About this sleep and brain aging research news
Author: Matthew Pase
Source: Monash University
Contact: Matthew Pase – Monash University
Image: Image credit to Neuroscience News
Original Research: Open access. “Short Sleep Duration and Hypertension: A Double Hit for the Brain” by Matthew Pase et al., Journal of the American Heart Association.
Abstract
Short Sleep Duration and Hypertension: A Double Hit for the Brain
Background
Short sleep duration has been associated with higher risk of cognitive impairment and dementia, and it is also linked to elevated blood pressure. Before this study, it remained unclear whether short sleep and hypertension together produce a compounded negative effect on brain health. The investigators examined whether hypertensive status modifies the relationship between sleep duration, cognition, and markers of vascular brain injury.
Methods and Results
The analysis included 682 dementia-free adults (mean age 62 ± 9 years; 53% women) from the Framingham Heart Study who completed cognitive testing, office blood pressure measurement, and sleep assessments (both self-report and polysomnography). Of these, 637 participants underwent brain MRI. Linear regression models tested whether hypertensive status modified the association between total sleep time (measured in hours) and cognitive and MRI outcomes.

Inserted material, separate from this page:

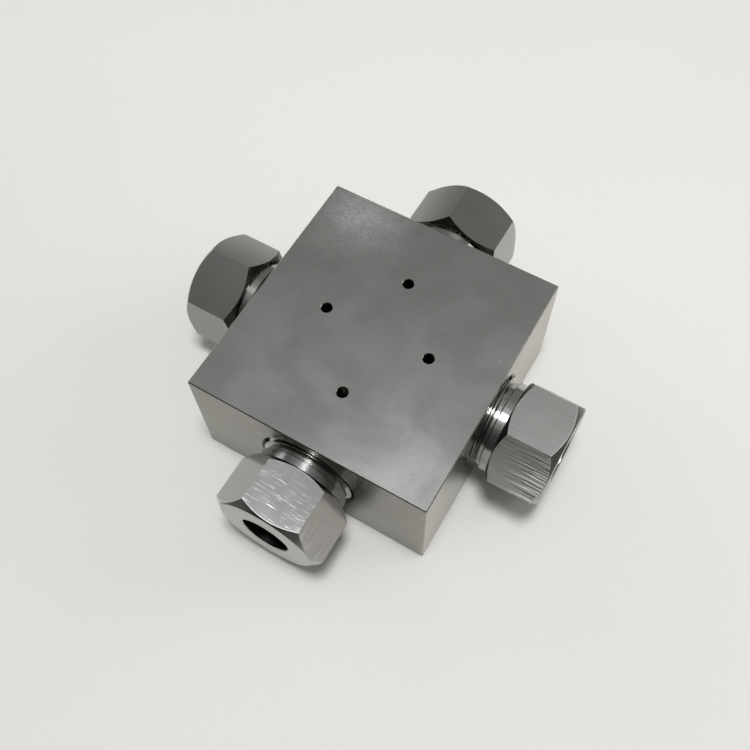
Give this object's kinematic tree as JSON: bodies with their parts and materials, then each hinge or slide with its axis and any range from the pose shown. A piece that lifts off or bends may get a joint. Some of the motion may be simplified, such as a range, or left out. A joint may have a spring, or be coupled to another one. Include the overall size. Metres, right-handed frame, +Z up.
{
  "type": "four-way high-pressure cross fitting",
  "caption": "Rectangular steel cross block with a threaded port in each side, hexagon gland nuts screwed part-way in, inner collars and small weep holes on top.",
  "frame": {"origin": "centre of the block's bottom face", "axes": "+Z up, normal to the block's large faces; +X out of the right port; +Y out of the back port, along the block's longer side"},
  "size_m": [0.1197, 0.123, 0.0382],
  "materials": {
    "block_steel": "ground and satin",
    "gland_steel": "turned and milled, lightly scratched",
    "collar_steel": "turned"
  },
  "bodies": {
    "block": {"block": "block_steel"},
    "collar_front": {"collar_front": "collar_steel"},
    "gland_front": {"gland_front": "gland_steel"},
    "collar_back": {"collar_back": "collar_steel"},
    "gland_back": {"gland_back": "gland_steel"},
    "collar_left": {"collar_left": "collar_steel"},
    "gland_left": {"gland_left": "gland_steel"},
    "collar_right": {"collar_right": "collar_steel"},
    "gland_right": {"gland_right": "gland_steel"}
  },
  "joints": [
    {"name": "travel_front", "type": "slide", "parent": "block", "child": "collar_front", "axis": [0, -1, 0], "range_m": [-0.0034, 0.0086]},
    {"name": "screw_front", "type": "hinge", "parent": "collar_front", "child": "gland_front", "pos_m": [0, -0.0395, 0.02], "axis": [0, -1, 0], "range_deg": [-579.4, 1463.8]},
    {"name": "travel_back", "type": "slide", "parent": "block", "child": "collar_back", "axis": [0, 1, 0], "range_m": [-0.0036, 0.0084]},
    {"name": "screw_back", "type": "hinge", "parent": "collar_back", "child": "gland_back", "pos_m": [0, 0.0395, 0.02], "axis": [0, 1, 0], "range_deg": [-613.4, 1429.8]},
    {"name": "travel_left", "type": "slide", "parent": "block", "child": "collar_left", "axis": [-1, 0, 0], "range_m": [-0.0036, 0.0084]},
    {"name": "screw_left", "type": "hinge", "parent": "collar_left", "child": "gland_left", "pos_m": [-0.0375, 0, 0.02], "axis": [-1, 0, 0], "range_deg": [-613.4, 1429.8]},
    {"name": "travel_right", "type": "slide", "parent": "block", "child": "collar_right", "axis": [1, 0, 0], "range_m": [-0.0041, 0.0079]},
    {"name": "screw_right", "type": "hinge", "parent": "collar_right", "child": "gland_right", "pos_m": [0.0375, 0, 0.02], "axis": [1, 0, 0], "range_deg": [-698.5, 1344.8]}
  ],
  "couplings": [
    {"joint": "screw_front", "follows": "travel_front", "rad_per_m": 2968.4},
    {"joint": "screw_back", "follows": "travel_back", "rad_per_m": 2968.4},
    {"joint": "screw_left", "follows": "travel_left", "rad_per_m": 2968.4},
    {"joint": "screw_right", "follows": "travel_right", "rad_per_m": 2968.4}
  ]
}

Significant interactions were found between sleep duration and hypertension when predicting executive function/processing speed (Trail Making Test B‑A) and white matter hyperintensity burden. In stratified analyses, longer sleep duration correlated with better executive function and processing speed among participants with hypertension (indicating that shorter sleep predicted poorer performance), whereas no such relationship was observed in the normotensive group. Similarly, shorter self-reported sleep was associated with higher white matter hyperintensity volume in those with hypertension but not in those without hypertension.
Conclusions
Among people with hypertension, shorter sleep duration is linked with poorer cognitive performance and greater evidence of vascular brain injury on MRI. These results highlight a potentially important interaction between sleep and blood pressure for brain aging and cognitive health, underscoring the value of identifying and treating sleep disorders and controlling hypertension as strategies to protect the brain.